Work out how many lines in the entries contain the string "each", and give nothing but that number.

__________

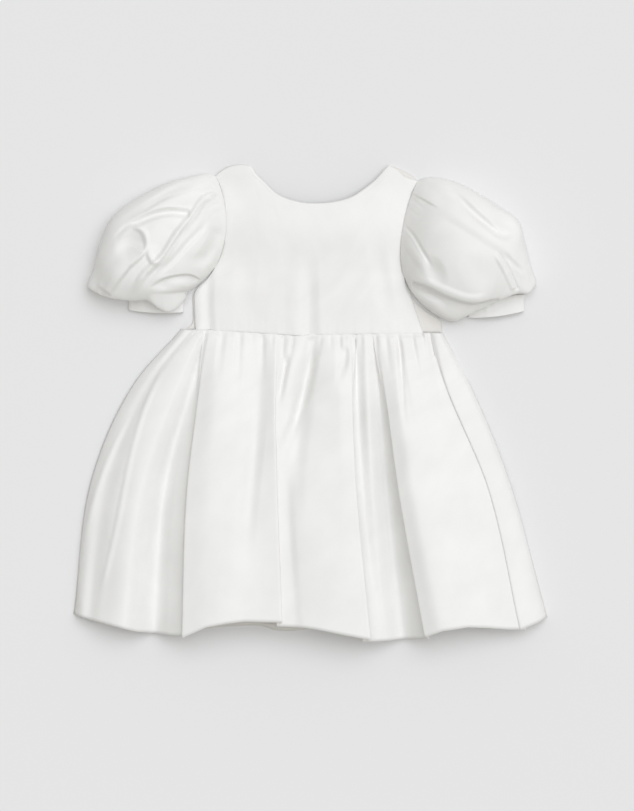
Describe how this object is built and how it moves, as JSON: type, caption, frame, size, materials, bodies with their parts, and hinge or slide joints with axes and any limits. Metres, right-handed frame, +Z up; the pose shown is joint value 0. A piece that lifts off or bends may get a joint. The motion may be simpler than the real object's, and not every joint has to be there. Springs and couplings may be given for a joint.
{
  "type": "child's satin dress",
  "caption": "Child's satin dress with a scooped neck, short puffed sleeves and a gathered skirt, laid flat with its front up.",
  "frame": {"origin": "centre of the bottom of the dress's box, on the surface that it lies on", "axes": "+X to the right as seen from above, +Y towards the neck, +Z up from the surface through the front of the dress"},
  "size_m": [0.476, 0.4779, 0.0497],
  "materials": {
    "satin": "ivory duchess satin with a soft sheen",
    "zip_tape": "matt ivory woven tape",
    "zip_slider": "ivory enamel"
  },
  "bodies": {
    "root": {"bodice_front": "satin", "bodice_back_left": "satin", "bodice_back_right": "satin", "sleeve_left": "satin", "sleeve_right": "satin", "cuff_left": "satin", "cuff_right": "satin", "skirt_front": "satin", "skirt_back_left": "satin", "skirt_back_right": "satin", "zip_tape": "zip_tape", "zip_slider": "zip_slider"}
  },
  "joints": []
}
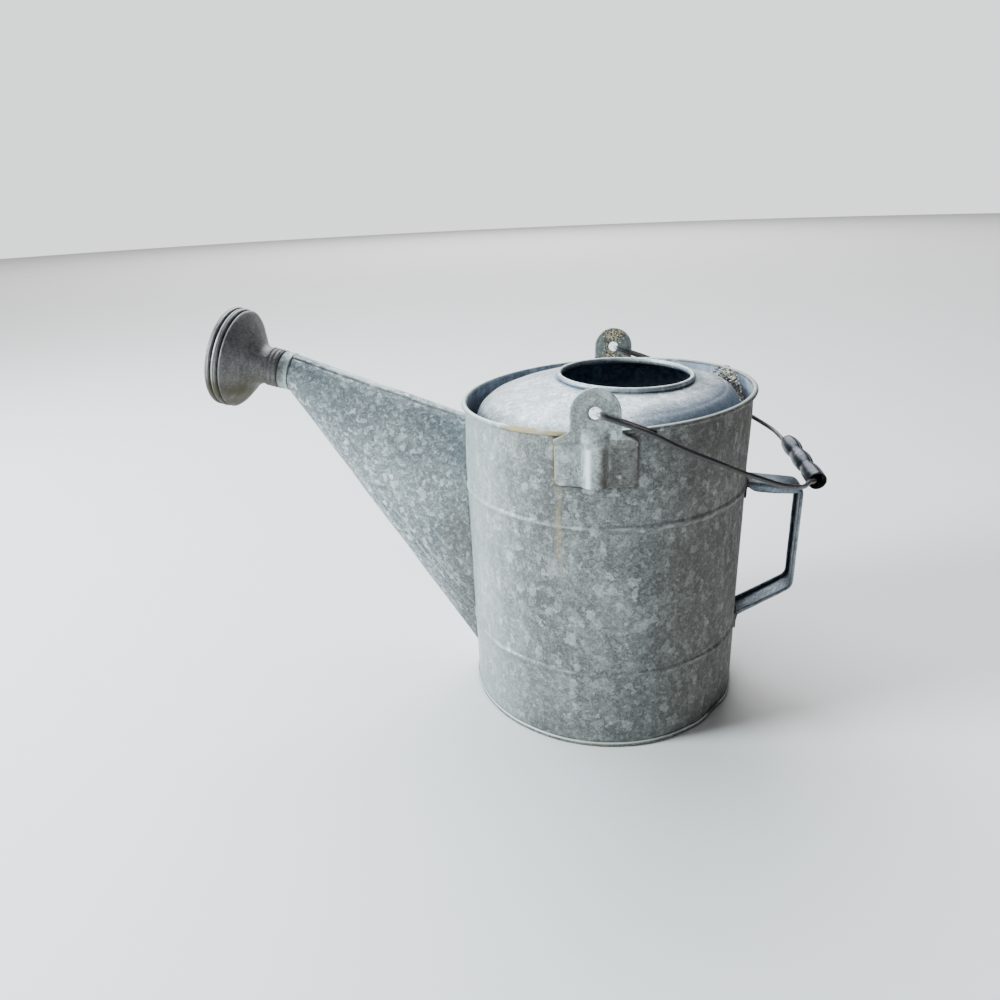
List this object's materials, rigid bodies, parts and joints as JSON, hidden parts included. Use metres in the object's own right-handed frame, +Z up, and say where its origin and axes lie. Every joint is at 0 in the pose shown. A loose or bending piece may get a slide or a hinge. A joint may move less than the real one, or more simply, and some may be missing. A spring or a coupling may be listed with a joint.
{
  "type": "galvanised watering can",
  "caption": "Weathered galvanised watering can: round hooded body, tapered spout with a push-on rose, rear strap handle and a swinging wire bail with a loose grip.",
  "frame": {"origin": "middle of the whole object's outline on the ground, below the can's wall on the handle side of the spout", "axes": "+Z up, the spout towards -X, the rear handle and the hanging bail towards +X, one ear at each of -Y and +Y"},
  "size_m": [0.5282, 0.2574, 0.3499],
  "materials": {
    "weathered_galvanised_sheet": "galvanised steel sheet with zinc spangle, weathered, streaked with yellow rust stain",
    "rim_wire_steel": "steel wire inside the rolled rim",
    "base_galvanised_sheet": "galvanised sheet, scuffed and dirty at the seam",
    "pale_galvanised_hood": "pale weathered galvanised sheet with debris in the channel",
    "spout_galvanised_sheet": "galvanised sheet with pale spangle and creases",
    "handle_galvanised_strap": "bluish grey galvanised strap with rolled edges",
    "ear_galvanised_plate": "pressed galvanised plate, lichen and dirt on one",
    "ferrule_galvanised_sheet": "galvanised sheet",
    "dull_rose_zinc": "dull warm grey zinc, greenish brown at the bottom",
    "rusty_bail_wire": "dark steel wire with patches of brown rust",
    "dark_grip_zinc": "dark bluish sheet rolled to a loose grip"
  },
  "bodies": {
    "can": {"body_wall": "weathered_galvanised_sheet", "rim_wire": "rim_wire_steel", "base_pan": "base_galvanised_sheet", "hood": "pale_galvanised_hood", "spout": "spout_galvanised_sheet", "spout_ferrule": "ferrule_galvanised_sheet", "rear_handle": "handle_galvanised_strap", "ear_near": "ear_galvanised_plate", "ear_far": "ear_galvanised_plate"},
    "rose": {"rose_bell": "dull_rose_zinc", "rose_face": "dull_rose_zinc"},
    "bail": {"bail_wire": "rusty_bail_wire"},
    "grip": {"grip": "dark_grip_zinc"}
  },
  "joints": [
    {"name": "bail_hinge", "type": "hinge", "parent": "can", "child": "bail", "pos_m": [0.09031, 0.00014, 0.28862], "axis": [-0.0105, -0.9999, 0.0109], "range_deg": [0, 200]},
    {"name": "grip_spin", "type": "hinge", "parent": "bail", "child": "grip", "pos_m": [0.25694, -0.03946, 0.21218], "axis": [-0.1284, 0.9876, 0.0904], "continuous": true},
    {"name": "rose_pull", "type": "slide", "parent": "can", "child": "rose", "axis": [-0.969, 0, 0.247], "range_m": [0, 0.022]}
  ]
}
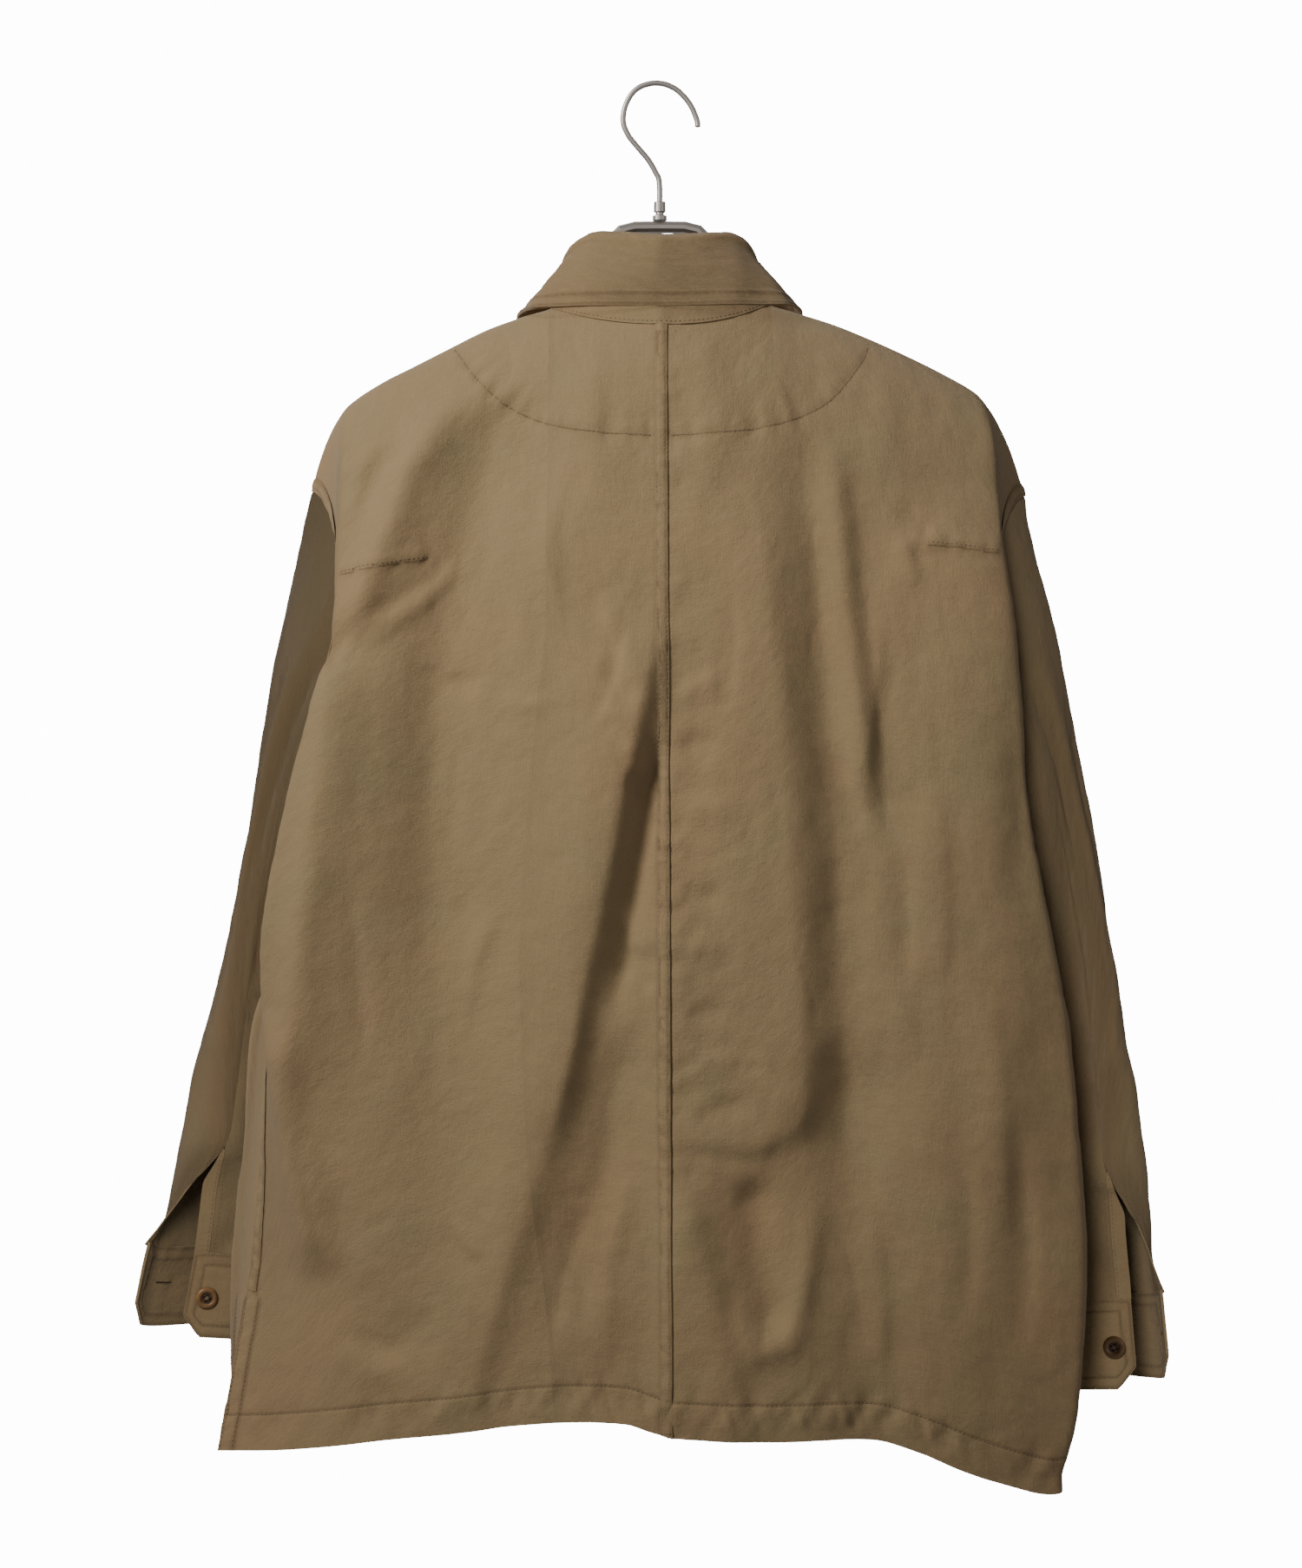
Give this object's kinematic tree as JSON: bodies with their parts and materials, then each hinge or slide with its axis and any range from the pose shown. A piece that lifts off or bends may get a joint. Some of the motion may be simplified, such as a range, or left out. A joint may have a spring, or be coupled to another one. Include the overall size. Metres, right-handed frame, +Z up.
{
  "type": "shirt jacket on hanger",
  "caption": "Boxy long-sleeved cotton shirt jacket with a pointed collar, side vents and open buttoned cuffs, hanging on a bent metal hanger with a wire hook.",
  "frame": {"origin": "the inside top of the hanger's hook, where it rests on a rail", "axes": "+Z up, +X towards the wearer's left side, +Y out of the jacket's back"},
  "size_m": [0.6765, 0.1808, 0.9042],
  "materials": {
    "khaki_cotton": "matt plain-woven cotton, khaki, double stitched in the same colour",
    "horn_button": "dark brown horn look with a lighter rim, satin",
    "hanger_metal": "brushed, slightly warm"
  },
  "bodies": {
    "root": {"back_left": "khaki_cotton", "back_right": "khaki_cotton", "front_left": "khaki_cotton", "front_right": "khaki_cotton", "collar_stand": "khaki_cotton", "collar_leaf": "khaki_cotton", "sleeve_left": "khaki_cotton", "slit_strip_left": "khaki_cotton", "cuff_left": "khaki_cotton", "sleeve_right": "khaki_cotton", "slit_strip_right": "khaki_cotton", "cuff_right": "khaki_cotton", "cuff_button_left": "horn_button", "cuff_button_right": "horn_button", "front_button_1": "horn_button", "front_button_2": "horn_button", "front_button_3": "horn_button", "front_button_4": "horn_button", "front_button_5": "horn_button", "front_button_6": "horn_button", "hanger_bar": "hanger_metal", "hanger_hook": "hanger_metal", "hanger_ferrule": "hanger_metal"}
  },
  "joints": []
}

__________

▶ [Full response]: 2